Assassinats, enlèvements, tortures: au Mozambique, les voix dissidentes paient cher leurs critiques de la politique du président Filipe Nyusi, en place depuis 2015, et dont le mandat s’achève fin 2019. Son parti, le Frelimo, est au pouvoir depuis l’indépendance en 1975. Aujourd’hui, la peur gagne journalistes et militants, qui dénoncent l’impunité dont bénéficient les auteurs de ces crimes.
Des méthodes de gangsters
Au Mozambique, la dernière attaque contre la liberté de parole remonte au 27 mars 2018. Ce jour-là, en pleine journée, deux hommes armés circulant à bord d’un véhicule sans immatriculation kidnappent à Maputo le commentateur politique Ericino de Salema, qui, dans l’émission Pontos de Vista (Points de vue) sur la chaîne de télé privée STV, avait pris des positions très critiques vis-à-vis du gouvernement.
«On va te donner une leçon», le préviennent ses ravisseurs. «Ils m’ont frappé, les jambes, les bras et les genoux avec des barres de fer. J’ai crié jusqu’à ce que mes forces me lâchent. Puis ils m’ont laissé» dans la banlieue de la capitale, a-t-il raconté à l’ONG Human Rights Watch (HRW).

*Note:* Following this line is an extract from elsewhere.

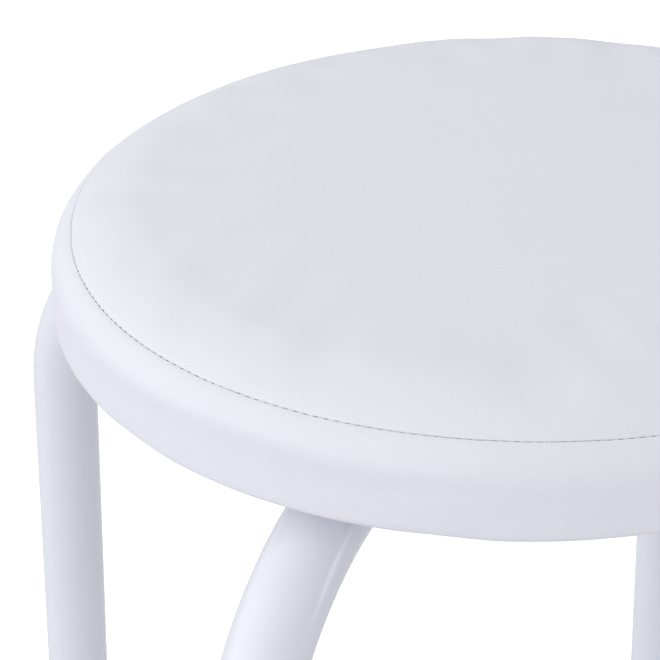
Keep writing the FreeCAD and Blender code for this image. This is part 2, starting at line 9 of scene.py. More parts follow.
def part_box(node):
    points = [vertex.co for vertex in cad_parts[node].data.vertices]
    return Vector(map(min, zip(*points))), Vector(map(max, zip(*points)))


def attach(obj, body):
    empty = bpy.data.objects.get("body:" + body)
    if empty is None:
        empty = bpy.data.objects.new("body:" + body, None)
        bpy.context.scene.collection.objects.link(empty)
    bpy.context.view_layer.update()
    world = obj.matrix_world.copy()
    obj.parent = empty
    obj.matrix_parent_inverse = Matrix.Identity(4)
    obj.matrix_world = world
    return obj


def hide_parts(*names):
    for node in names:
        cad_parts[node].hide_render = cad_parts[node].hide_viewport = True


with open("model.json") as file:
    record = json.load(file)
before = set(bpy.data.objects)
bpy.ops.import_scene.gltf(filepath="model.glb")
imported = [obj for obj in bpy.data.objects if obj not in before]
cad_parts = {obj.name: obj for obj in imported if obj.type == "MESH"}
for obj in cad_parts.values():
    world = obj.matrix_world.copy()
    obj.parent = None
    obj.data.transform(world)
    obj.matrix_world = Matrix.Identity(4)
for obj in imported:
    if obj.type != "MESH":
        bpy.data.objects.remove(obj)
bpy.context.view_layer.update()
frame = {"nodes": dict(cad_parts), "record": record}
nodes = frame["nodes"]

# Stool sizes, in metres, read from the frame where it holds them
MM = 0.001
PANEL_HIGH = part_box("top_panel")[1]
BAND_LOW, BAND_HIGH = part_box("side_band")
BOARD_LOW, BOARD_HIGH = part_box("seat_board")
CROWN_Z = PANEL_HIGH.z
SEAM_RADIUS = PANEL_HIGH.x
SEAT_RADIUS = BAND_HIGH.x
UNDERSIDE_Z = BAND_LOW.z
FLEECE_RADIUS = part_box("dust_cover")[1].x
CROWN_RISE = 5 * MM
SHOULDER_RISE = 10 * MM
SHOULDER_WIDTH = 25 * MM
SEAM_Z = CROWN_Z - CROWN_RISE - SHOULDER_RISE
WIDEST_Z = SEAM_Z - 12.5 * MM
EDGE_RADIUS = 2 * MM
HEM_RADIUS = 115 * MM
COVER_THICKNESS = 1 * MM
SCREW_REACH = 80 * MM
LEG_TURNS = [math.radians(turn) for turn in (45, 135, 225, 315)]
STITCH_PITCH = 3.2 * MM

# The camera that took the photograph: its place in metres, its turns in degrees and its lens in mm
CAMERA_PLACE = Vector((-0.23812, -0.58308, 0.73982))
CAMERA_YAW = 16.63
CAMERA_PITCH = 29.65
CAMERA_ROLL = -1.24
CAMERA_LENS = 112.96
SENSOR = 36.0


class Number:
    """A number or colour that changes over a surface. Arithmetic on it adds Math nodes."""

    def __init__(self, shading, socket):
        self.shading = shading
        self.socket = socket

    def math(self, operation, *values):
        return self.shading.add("ShaderNodeMath", {"operation": operation}, values)

    def __add__(self, other):
        return self.math("ADD", self, other)

    def __sub__(self, other):
        return self.math("SUBTRACT", self, other)

    def __rsub__(self, other):
        return self.math("SUBTRACT", other, self)

    def __mul__(self, other):
        return self.math("MULTIPLY", self, other)

    def __pow__(self, other):
        return self.math("POWER", self, other)

    __radd__ = __add__
    __rmul__ = __mul__

    def sine(self):
        return self.math("SINE", self)

    def between(self, low, high):
        """0 below low and 1 above high, smooth in between."""
        settings = {"interpolation_type": "SMOOTHSTEP"}
        return self.shading.add("ShaderNodeMapRange", settings, (self, low, high))


# Sockets of the Mix node that hold colours
FIRST_COLOUR = 6
SECOND_COLOUR = 7
MIXED_COLOUR = 2


def shade(colour, factor):
    """A colour made that many times as bright, with its alpha."""
    return tuple(min(channel * factor, 1.0) for channel in colour) + (1.0,)


class Shading:
    """A shader tree whose nodes are all added in one way."""

    def __init__(self, tree):
        self.tree = tree

    def give(self, socket, value):
        if isinstance(value, Number):
            self.tree.links.new(value.socket, socket)
        else:
            socket.default_value = value

    def add(self, kind, settings=None, inputs=(), output=0):
        node = self.tree.nodes.new(kind)
        for name, value in (settings or {}).items():
            setattr(node, name, value)
        pairs = inputs.items() if isinstance(inputs, dict) else enumerate(inputs)
        for key, value in pairs:
            self.give(node.inputs[key], value)
        return Number(self, node.outputs[output])


class Finish(Shading):
    """A material with one Principled shader, and the nodes that vary it over the surface."""

    def __init__(self, name, colour, roughness, **fixed):
        self.material = bpy.data.materials.new(name)
        self.material.use_nodes = True
        super().__init__(self.material.node_tree)
        self.shader = self.tree.nodes["Principled BSDF"]
        self.set("Base Color", (*colour, 1))
        self.set("Roughness", roughness)
        for socket, value in fixed.items():
            self.set(socket.replace("_", " "), value)
        self.place = self.add("ShaderNodeTexCoord", output="Object")
        self.relief = None

    def set(self, socket, value):
        self.give(self.shader.inputs[socket], value)

    def noise(self, size, detail=2.0, stretch=(1, 1, 1), shift=0.0):
        """Cloudy values about 0.5, with lumps of that size in metres."""
        inputs = {"Vector": self.stretched(stretch, shift), "Scale": 1 / size, "Detail": detail}
        return self.add("ShaderNodeTexNoise", None, inputs)

    def cells(self, size, feature="DISTANCE_TO_EDGE"):
        """Distance to the edge of the nearest cell, or to its middle, in cells of that size."""
        inputs = {"Vector": self.place, "Scale": 1 / size}
        return self.add("ShaderNodeTexVoronoi", {"feature": feature}, inputs)

    def stretched(self, stretch, shift):
        """The place on the piece, drawn out along the axes with the smallest numbers."""
        if stretch == (1, 1, 1) and not shift:
            return self.place
        inputs = {"Vector": self.place, "Scale": stretch, "Location": (shift, shift, shift)}
        return self.add("ShaderNodeMapping", None, inputs)

    def axes(self):
        split = self.add("ShaderNodeSeparateXYZ", None, (self.place,))
        outputs = split.socket.node.outputs
        return [Number(self, outputs[axis]) for axis in "XYZ"]

    def vary(self, factor, colour, low, high):
        """Makes the base colour run from low to high times that colour as the factor grows."""
        first, second = shade(colour, low), shade(colour, high)
        inputs = {"Factor": factor, FIRST_COLOUR: first, SECOND_COLOUR: second}
        mixed = self.add("ShaderNodeMix", {"data_type": "RGBA"}, inputs, output=MIXED_COLOUR)
        self.set("Base Color", mixed)

    def bump(self, height, depth):
        """Adds relief, whose height of 1 stands that many metres proud."""
        inputs = {"Height": height, "Distance": depth, "Strength": 1.0}
        if self.relief:
            inputs["Normal"] = self.relief
        self.relief = self.add("ShaderNodeBump", None, inputs)
        self.set("Normal", self.relief)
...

Bilan: deux jambes et un bras cassés.
Deux ans plus tôt, José Jaime Macuane, un universitaire, lui aussi invité à l’émission Pontos de Vista, est kidnappé dans des conditions similaires. «Ils m’ont dit qu’ils avaient ordre de me faire boiter», raconte-t-il à l’AFP.
Ses ravisseurs lui tirent alors quatre balles dans les jambes, et là aussi, il est abandonné dans la banlieue de la capitale.
Les autorités, justement, n’ont toujours pas fait la lumière sur ces enlèvements et ne semblent pas pressées de le faire. Pour preuve, «la seule chose que les enquêteurs m’ont demandée, c’est de fournir un rapport médical», s’insurge José Jaime Macuane.
HRW dénonce «l’échec des autorités à enquêter de façon crédible» sur ces agressions et sur les assassinats qui les ont précédées.
En mars 2015, un juriste constitutionnaliste franco-mozambicain, Gilles Cistac, détracteur assumé du Frelimo, le parti au pouvoir depuis l’indépendance de l’ancienne colonie portugaise en 1975, avait été abattu en plein centre de la capitale mozambicaine.
Le président Nyusi, 59 ans, a récemment concédé que «le Mozambique était un pays où les droits de l’Homme n’étaient pas totalement respectés». «Je necrois pas que ces attaques menacent la liberté de la presse et la liberté d’expression», a-t-il toutefois nuancé, avec un brin de cynisme.
Certes, il y a une amélioration incontestable par rapport à la période du régime de parti unique de 1975 à 1990, quand les journaux privés n’étaient tout simplement pas autorisés.